The request: Write out all of the data without omission, exactly as shown.

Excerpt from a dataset
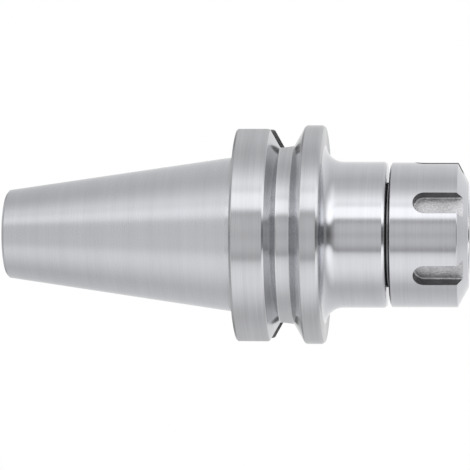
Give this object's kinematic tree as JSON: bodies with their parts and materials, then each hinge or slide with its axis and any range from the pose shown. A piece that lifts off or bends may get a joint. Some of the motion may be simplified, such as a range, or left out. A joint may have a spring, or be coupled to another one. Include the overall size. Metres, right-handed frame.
{
  "type": "collet chuck holder",
  "caption": "Steel tool holder: a steep taper shank with a V-grooved, slotted flange carries a spring collet chuck with a slotted clamping nut.",
  "frame": {"origin": "centre of the clamping nut's front face, the lowest point of the part as it stands on its nut", "axes": "+Z along the spindle axis, from the nut up to the small end of the taper; the two drive slots of the flange are at +X and -X; -Y is the side that the picture shows"},
  "size_m": [0.063, 0.063, 0.1336],
  "materials": {
    "ground_steel": "fine ground and turned, satin",
    "hardened_steel": "hardened and ground, satin",
    "turned_steel": "fine turned, satin, with blasted slot floors"
  },
  "bodies": {
    "holder": {"holder_body": "ground_steel"},
    "collet": {"collet": "hardened_steel"},
    "nut": {"clamping_nut": "turned_steel"}
  },
  "joints": [
    {"name": "collet_travel", "type": "slide", "parent": "holder", "child": "collet", "axis": [0, 0, -1], "range_m": [0, 0.0136]},
    {"name": "nut_turn", "type": "hinge", "parent": "collet", "child": "nut", "pos_m": [0, 0, 0.0115], "axis": [0, 0, -1], "range_deg": [0, 3240]}
  ],
  "couplings": [
    {"joint": "collet_travel", "follows": "nut_turn", "m_per_rad": 0.00023873}
  ]
}
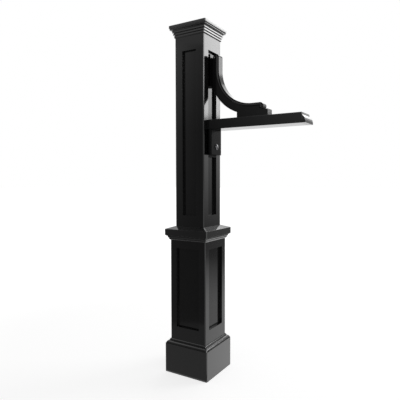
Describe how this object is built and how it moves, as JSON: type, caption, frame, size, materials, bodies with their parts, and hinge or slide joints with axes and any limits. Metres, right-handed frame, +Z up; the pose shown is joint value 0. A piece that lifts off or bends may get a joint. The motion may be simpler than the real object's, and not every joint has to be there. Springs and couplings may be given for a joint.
{
  "type": "bracket arm post",
  "caption": "Square two-tier panelled post sleeve with a plinth, waist collar and moulded cap, carrying a flat side arm under a curved brace with rolled ends.",
  "frame": {"origin": "on the ground at the centre of the square post, where the buried timber comes up through it", "axes": "+Z up along the post, +X along the arm"},
  "size_m": [0.57, 0.2036, 1.43],
  "materials": {
    "black_plastic": "satin",
    "inner_plastic": "matt",
    "zinc_steel": "zinc plated",
    "black_steel": "black coated"
  },
  "bodies": {
    "root": {"arm_core": "zinc_steel", "arm_cover": "black_plastic", "arm_end_cap": "black_plastic", "arm_screw_1": "black_steel", "arm_screw_2": "black_steel", "base_guide": "inner_plastic", "base_guide_screw_1": "zinc_steel", "base_guide_screw_2": "zinc_steel", "base_guide_screw_3": "zinc_steel", "base_guide_screw_4": "zinc_steel", "base_plinth": "black_plastic", "brace": "black_plastic", "brace_arm_screw": "black_steel", "brace_post_screw": "black_steel", "cap_cornice": "black_plastic", "cap_frame": "inner_plastic", "cap_frame_screw_1": "zinc_steel", "cap_frame_screw_2": "zinc_steel", "cap_frame_screw_3": "zinc_steel", "cap_frame_screw_4": "zinc_steel", "cap_lid": "black_plastic", "leg_bolt": "black_steel", "leg_washer": "black_steel", "lower_backing_plate": "zinc_steel", "lower_column": "black_plastic", "mount_block": "black_plastic", "mount_leg": "black_plastic", "spigot_screw_1": "zinc_steel", "spigot_screw_2": "zinc_steel", "spigot_screw_3": "zinc_steel", "spigot_screw_4": "zinc_steel", "upper_backing_plate": "zinc_steel", "upper_column": "black_plastic", "waist_collar": "black_plastic", "waist_guide": "inner_plastic", "waist_screw_1": "zinc_steel", "waist_screw_2": "zinc_steel", "waist_screw_3": "zinc_steel", "waist_screw_4": "zinc_steel"}
  },
  "joints": []
}
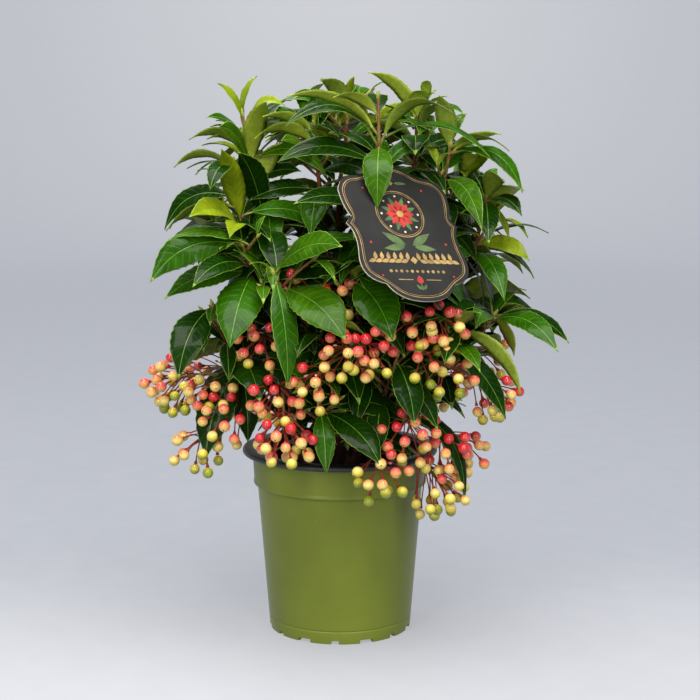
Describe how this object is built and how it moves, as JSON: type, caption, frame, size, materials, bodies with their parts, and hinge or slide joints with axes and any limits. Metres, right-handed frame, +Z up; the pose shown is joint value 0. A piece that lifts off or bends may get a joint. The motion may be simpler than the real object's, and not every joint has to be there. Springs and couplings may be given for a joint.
{
  "type": "potted coral ardisia",
  "caption": "Bushy potted shrub with glossy scalloped leaves and hanging umbels of ripening berries, in a round green plastic pot, with a dark lobed label.",
  "frame": {"origin": "centre of the flat underside of the pot, on the ground, on the pot's axis", "axes": "+Z up, the front of the plant towards -Y, +X to the right as seen from the front"},
  "size_m": [0.27, 0.2431, 0.3787],
  "materials": {
    "pot": "satin olive green plastic with fine scuffs",
    "rim": "dark grey satin plastic",
    "soil": "moist dark potting soil with fibres",
    "label": "matt charcoal card with thin gold lines",
    "bark": "brown young bark with fine ridges",
    "leaf": "glossy dark green leaves with pale scalloped edges",
    "fruit": "glossy berries, from yellow green through cream to coral red"
  },
  "bodies": {
    "root": {"pot_wall": "pot", "pot_rim": "rim", "soil": "soil", "label_card": "label", "stem_left": "bark", "stem_mid": "bark", "stem_right": "bark", "stem_front": "bark", "stem_back": "bark", "bough_left_high": "bark", "bough_left_low": "bark", "bough_front_mid": "bark", "bough_top_mid": "bark", "bough_top_right": "bark", "bough_right_mid": "bark", "bough_right_low": "bark", "bough_right_front": "bark", "bough_back_left": "bark", "bough_back_right": "bark", "bough_back_low_left": "bark", "bough_back_low_right": "bark", "leaves_top_left": "leaf", "leaves_left_high": "leaf", "leaves_left_mid": "leaf", "leaves_left_low": "leaf", "leaves_front_left": "leaf", "leaves_front_mid": "leaf", "leaves_top_mid": "leaf", "leaves_top_centre": "leaf", "leaves_top_front": "leaf", "leaves_top_right": "leaf", "leaves_right_high": "leaf", "leaves_right_mid": "leaf", "leaves_right_low": "leaf", "leaves_right_front": "leaf", "leaves_front_low": "leaf", "leaves_rim_front": "leaf", "leaves_back_left": "leaf", "leaves_back_top": "leaf", "leaves_back_right": "leaf", "leaves_back_low_left": "leaf", "leaves_back_low_right": "leaf", "leaves_back_mid": "leaf", "fruit_left_far": "fruit", "fruit_left": "fruit", "fruit_front_left": "fruit", "fruit_inner_left": "fruit", "fruit_under_leaves": "fruit", "fruit_centre": "fruit", "fruit_right": "fruit", "fruit_right_low": "fruit", "fruit_rim_right": "fruit", "fruit_over_rim": "fruit", "fruit_hanging": "fruit", "fruit_back_left": "fruit", "fruit_back_mid": "fruit", "fruit_back_right": "fruit"}
  },
  "joints": []
}
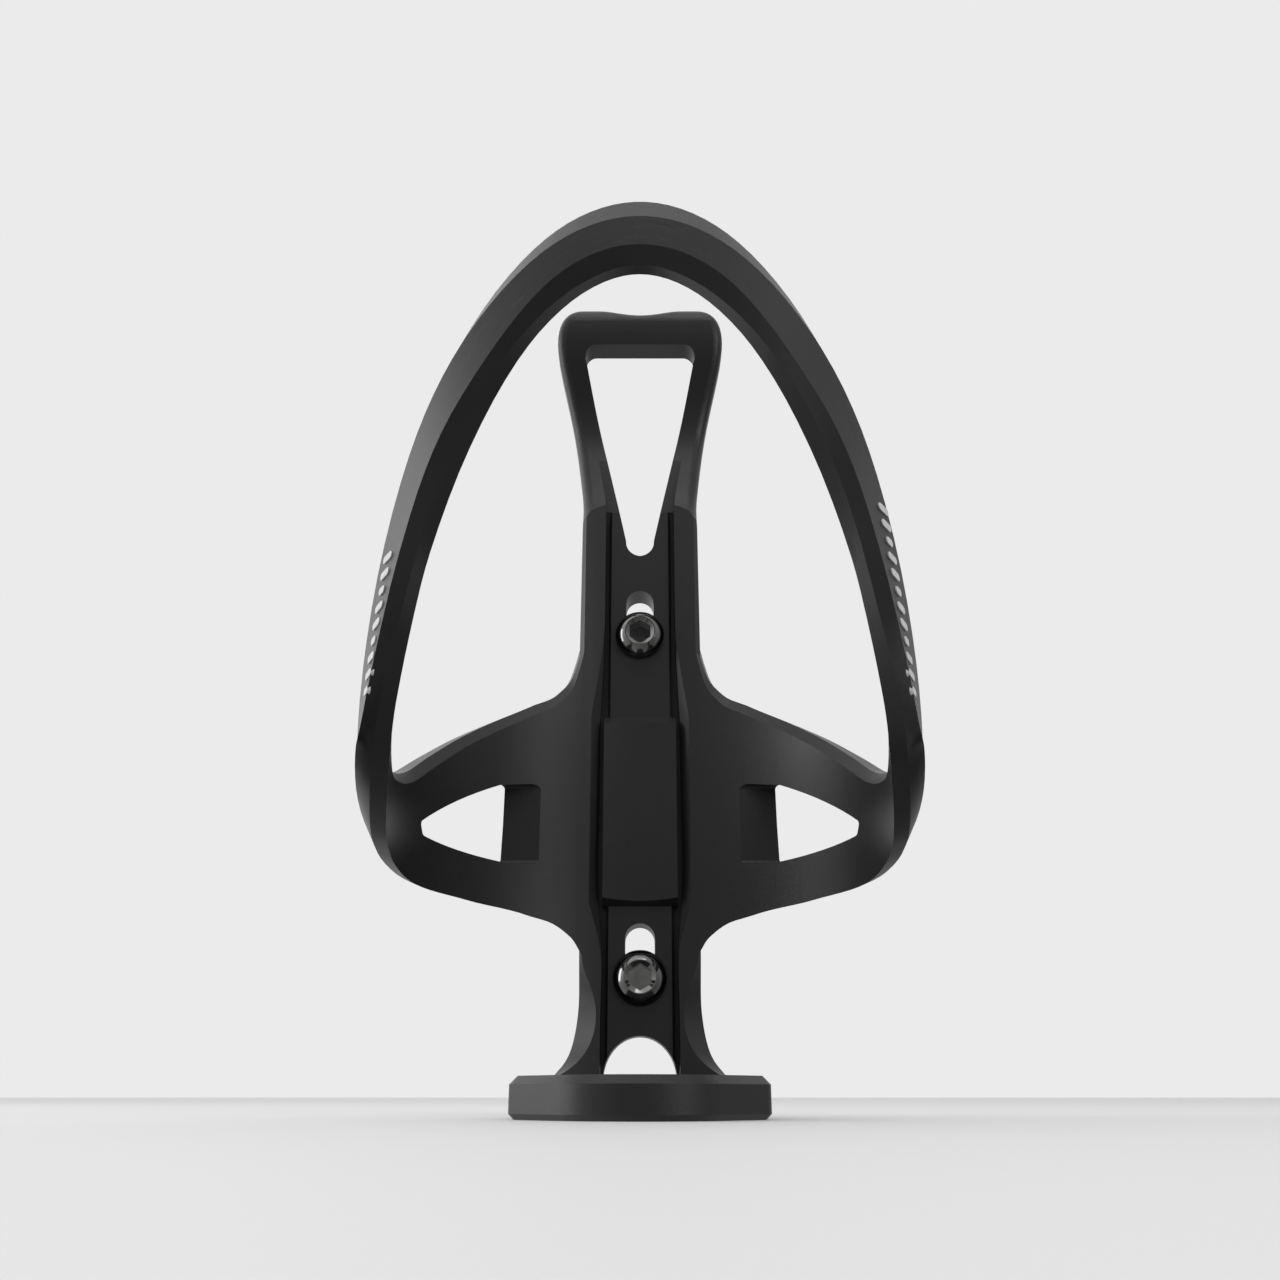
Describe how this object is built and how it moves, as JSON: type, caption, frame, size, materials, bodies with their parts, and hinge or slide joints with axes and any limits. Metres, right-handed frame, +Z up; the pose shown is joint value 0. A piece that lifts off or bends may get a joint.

Exercise output:
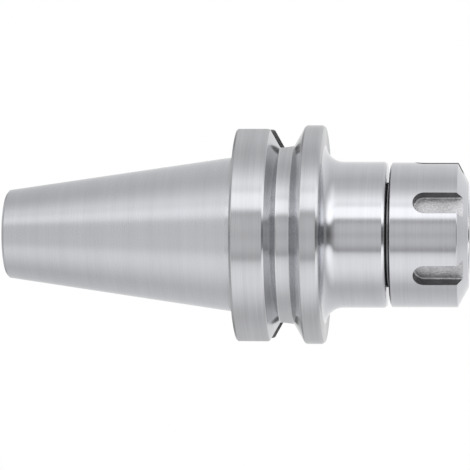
Give this object's kinematic tree as JSON: bodies with their parts and materials, then each hinge or slide with its axis and any range from the pose shown. A piece that lifts off or bends may get a joint. Some of the motion may be simplified, such as a range, or left out. A joint may have a spring, or be coupled to another one. Include the overall size. Metres, right-handed frame.
{
  "type": "collet chuck holder",
  "caption": "Steel tool holder: a steep taper shank with a V-grooved, slotted flange carries a spring collet chuck with a slotted clamping nut.",
  "frame": {"origin": "centre of the clamping nut's front face, the lowest point of the part as it stands on its nut", "axes": "+Z along the spindle axis, from the nut up to the small end of the taper; the two drive slots of the flange are at +X and -X; -Y is the side that the picture shows"},
  "size_m": [0.063, 0.063, 0.1336],
  "materials": {
    "ground_steel": "fine ground and turned, satin",
    "hardened_steel": "hardened and ground, satin",
    "turned_steel": "fine turned, satin, with blasted slot floors"
  },
  "bodies": {
    "holder": {"holder_body": "ground_steel"},
    "collet": {"collet": "hardened_steel"},
    "nut": {"clamping_nut": "turned_steel"}
  },
  "joints": [
    {"name": "collet_travel", "type": "slide", "parent": "holder", "child": "collet", "axis": [0, 0, -1], "range_m": [0, 0.0136]},
    {"name": "nut_turn", "type": "hinge", "parent": "collet", "child": "nut", "pos_m": [0, 0, 0.0115], "axis": [0, 0, -1], "range_deg": [0, 3240]}
  ],
  "couplings": [
    {"joint": "collet_travel", "follows": "nut_turn", "m_per_rad": 0.00023873}
  ]
}
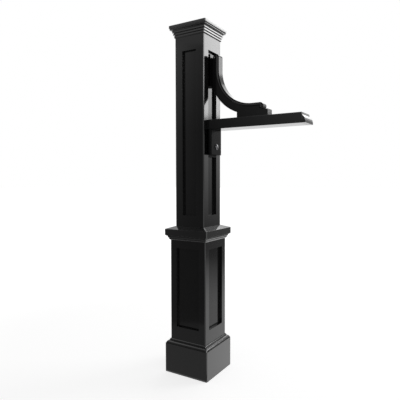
Describe how this object is built and how it moves, as JSON: type, caption, frame, size, materials, bodies with their parts, and hinge or slide joints with axes and any limits. Metres, right-handed frame, +Z up; the pose shown is joint value 0. A piece that lifts off or bends may get a joint. The motion may be simpler than the real object's, and not every joint has to be there. Springs and couplings may be given for a joint.
{
  "type": "bracket arm post",
  "caption": "Square two-tier panelled post sleeve with a plinth, waist collar and moulded cap, carrying a flat side arm under a curved brace with rolled ends.",
  "frame": {"origin": "on the ground at the centre of the square post, where the buried timber comes up through it", "axes": "+Z up along the post, +X along the arm"},
  "size_m": [0.57, 0.2036, 1.43],
  "materials": {
    "black_plastic": "satin",
    "inner_plastic": "matt",
    "zinc_steel": "zinc plated",
    "black_steel": "black coated"
  },
  "bodies": {
    "root": {"arm_core": "zinc_steel", "arm_cover": "black_plastic", "arm_end_cap": "black_plastic", "arm_screw_1": "black_steel", "arm_screw_2": "black_steel", "base_guide": "inner_plastic", "base_guide_screw_1": "zinc_steel", "base_guide_screw_2": "zinc_steel", "base_guide_screw_3": "zinc_steel", "base_guide_screw_4": "zinc_steel", "base_plinth": "black_plastic", "brace": "black_plastic", "brace_arm_screw": "black_steel", "brace_post_screw": "black_steel", "cap_cornice": "black_plastic", "cap_frame": "inner_plastic", "cap_frame_screw_1": "zinc_steel", "cap_frame_screw_2": "zinc_steel", "cap_frame_screw_3": "zinc_steel", "cap_frame_screw_4": "zinc_steel", "cap_lid": "black_plastic", "leg_bolt": "black_steel", "leg_washer": "black_steel", "lower_backing_plate": "zinc_steel", "lower_column": "black_plastic", "mount_block": "black_plastic", "mount_leg": "black_plastic", "spigot_screw_1": "zinc_steel", "spigot_screw_2": "zinc_steel", "spigot_screw_3": "zinc_steel", "spigot_screw_4": "zinc_steel", "upper_backing_plate": "zinc_steel", "upper_column": "black_plastic", "waist_collar": "black_plastic", "waist_guide": "inner_plastic", "waist_screw_1": "zinc_steel", "waist_screw_2": "zinc_steel", "waist_screw_3": "zinc_steel", "waist_screw_4": "zinc_steel"}
  },
  "joints": []
}
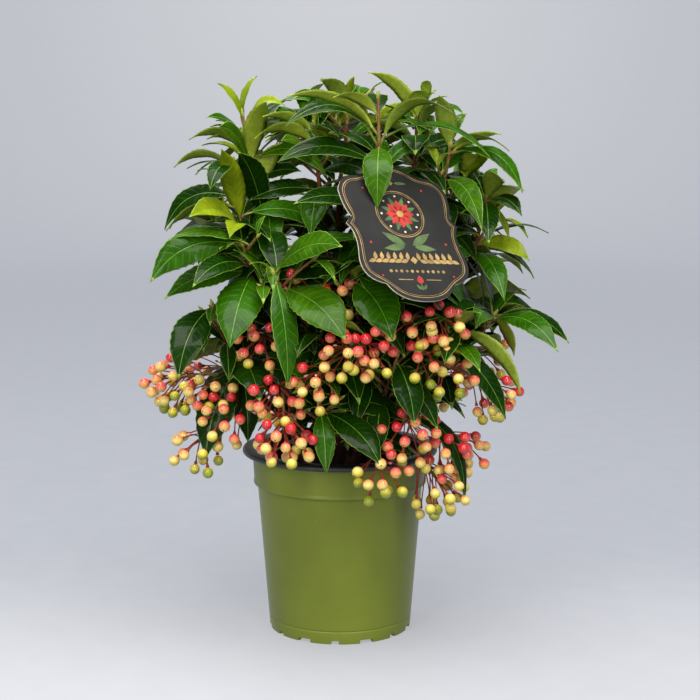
Describe how this object is built and how it moves, as JSON: type, caption, frame, size, materials, bodies with their parts, and hinge or slide joints with axes and any limits. Metres, right-handed frame, +Z up; the pose shown is joint value 0. A piece that lifts off or bends may get a joint. The motion may be simpler than the real object's, and not every joint has to be there. Springs and couplings may be given for a joint.
{
  "type": "potted coral ardisia",
  "caption": "Bushy potted shrub with glossy scalloped leaves and hanging umbels of ripening berries, in a round green plastic pot, with a dark lobed label.",
  "frame": {"origin": "centre of the flat underside of the pot, on the ground, on the pot's axis", "axes": "+Z up, the front of the plant towards -Y, +X to the right as seen from the front"},
  "size_m": [0.27, 0.2431, 0.3787],
  "materials": {
    "pot": "satin olive green plastic with fine scuffs",
    "rim": "dark grey satin plastic",
    "soil": "moist dark potting soil with fibres",
    "label": "matt charcoal card with thin gold lines",
    "bark": "brown young bark with fine ridges",
    "leaf": "glossy dark green leaves with pale scalloped edges",
    "fruit": "glossy berries, from yellow green through cream to coral red"
  },
  "bodies": {
    "root": {"pot_wall": "pot", "pot_rim": "rim", "soil": "soil", "label_card": "label", "stem_left": "bark", "stem_mid": "bark", "stem_right": "bark", "stem_front": "bark", "stem_back": "bark", "bough_left_high": "bark", "bough_left_low": "bark", "bough_front_mid": "bark", "bough_top_mid": "bark", "bough_top_right": "bark", "bough_right_mid": "bark", "bough_right_low": "bark", "bough_right_front": "bark", "bough_back_left": "bark", "bough_back_right": "bark", "bough_back_low_left": "bark", "bough_back_low_right": "bark", "leaves_top_left": "leaf", "leaves_left_high": "leaf", "leaves_left_mid": "leaf", "leaves_left_low": "leaf", "leaves_front_left": "leaf", "leaves_front_mid": "leaf", "leaves_top_mid": "leaf", "leaves_top_centre": "leaf", "leaves_top_front": "leaf", "leaves_top_right": "leaf", "leaves_right_high": "leaf", "leaves_right_mid": "leaf", "leaves_right_low": "leaf", "leaves_right_front": "leaf", "leaves_front_low": "leaf", "leaves_rim_front": "leaf", "leaves_back_left": "leaf", "leaves_back_top": "leaf", "leaves_back_right": "leaf", "leaves_back_low_left": "leaf", "leaves_back_low_right": "leaf", "leaves_back_mid": "leaf", "fruit_left_far": "fruit", "fruit_left": "fruit", "fruit_front_left": "fruit", "fruit_inner_left": "fruit", "fruit_under_leaves": "fruit", "fruit_centre": "fruit", "fruit_right": "fruit", "fruit_right_low": "fruit", "fruit_rim_right": "fruit", "fruit_over_rim": "fruit", "fruit_hanging": "fruit", "fruit_back_left": "fruit", "fruit_back_mid": "fruit", "fruit_back_right": "fruit"}
  },
  "joints": []
}
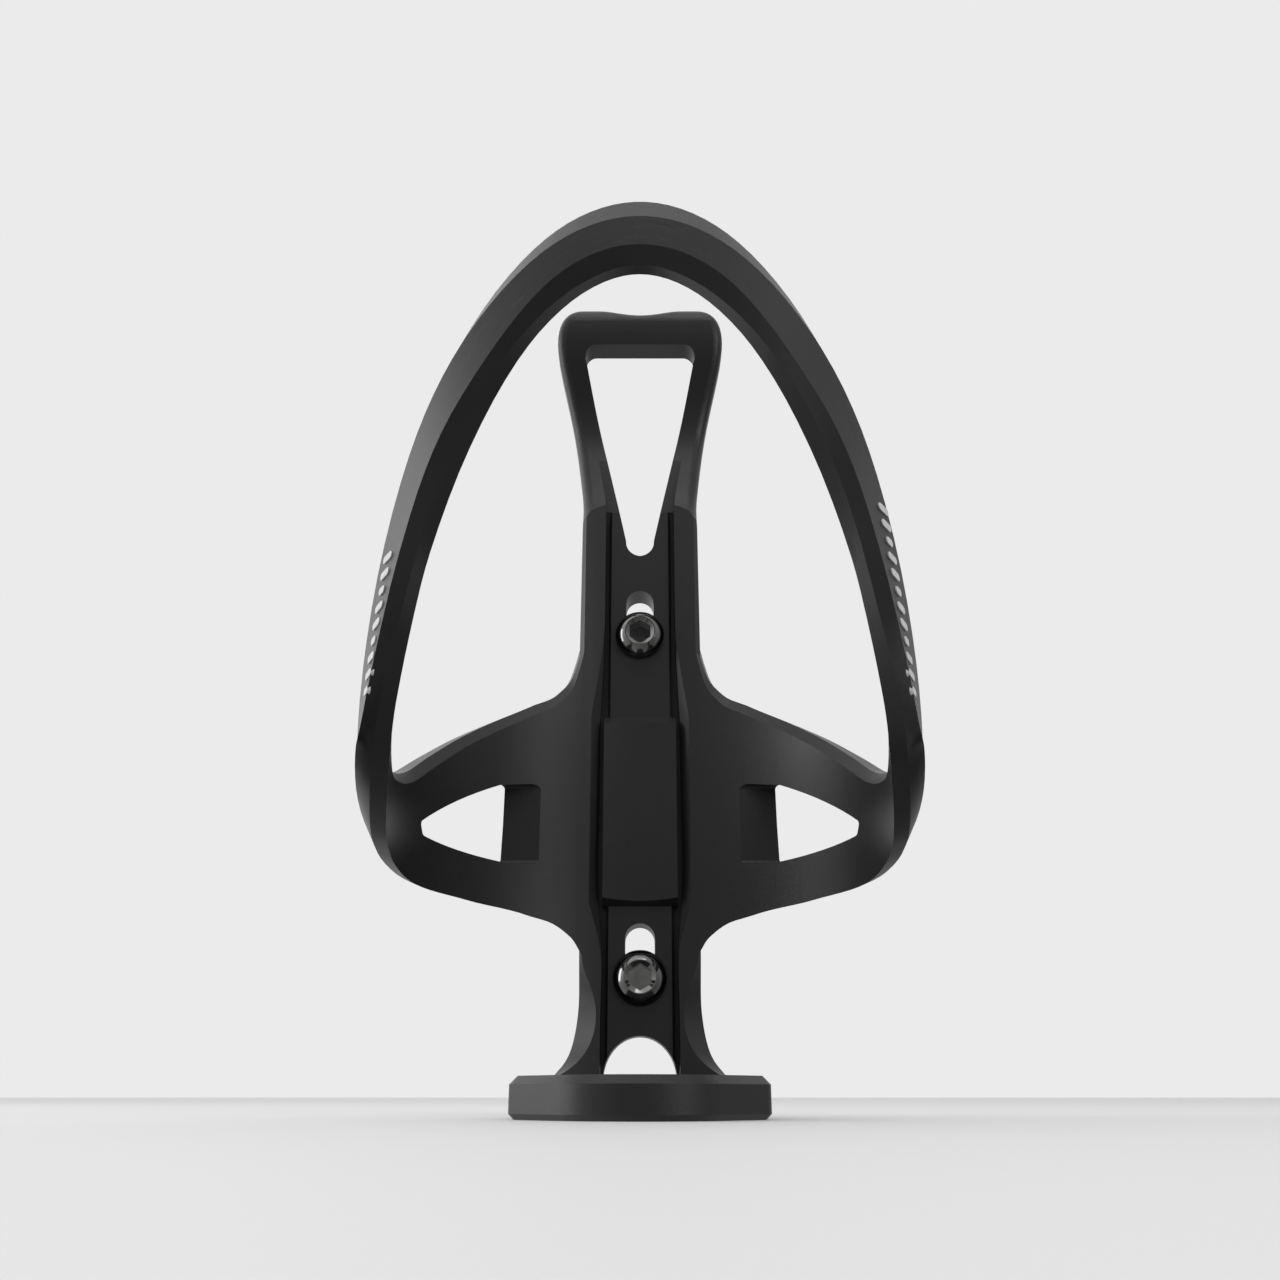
Describe how this object is built and how it moves, as JSON: type, caption, frame, size, materials, bodies with their parts, and hinge or slide joints with axes and any limits. Metres, right-handed frame, +Z up; the pose shown is joint value 0. A piece that lifts off or bends may get a joint.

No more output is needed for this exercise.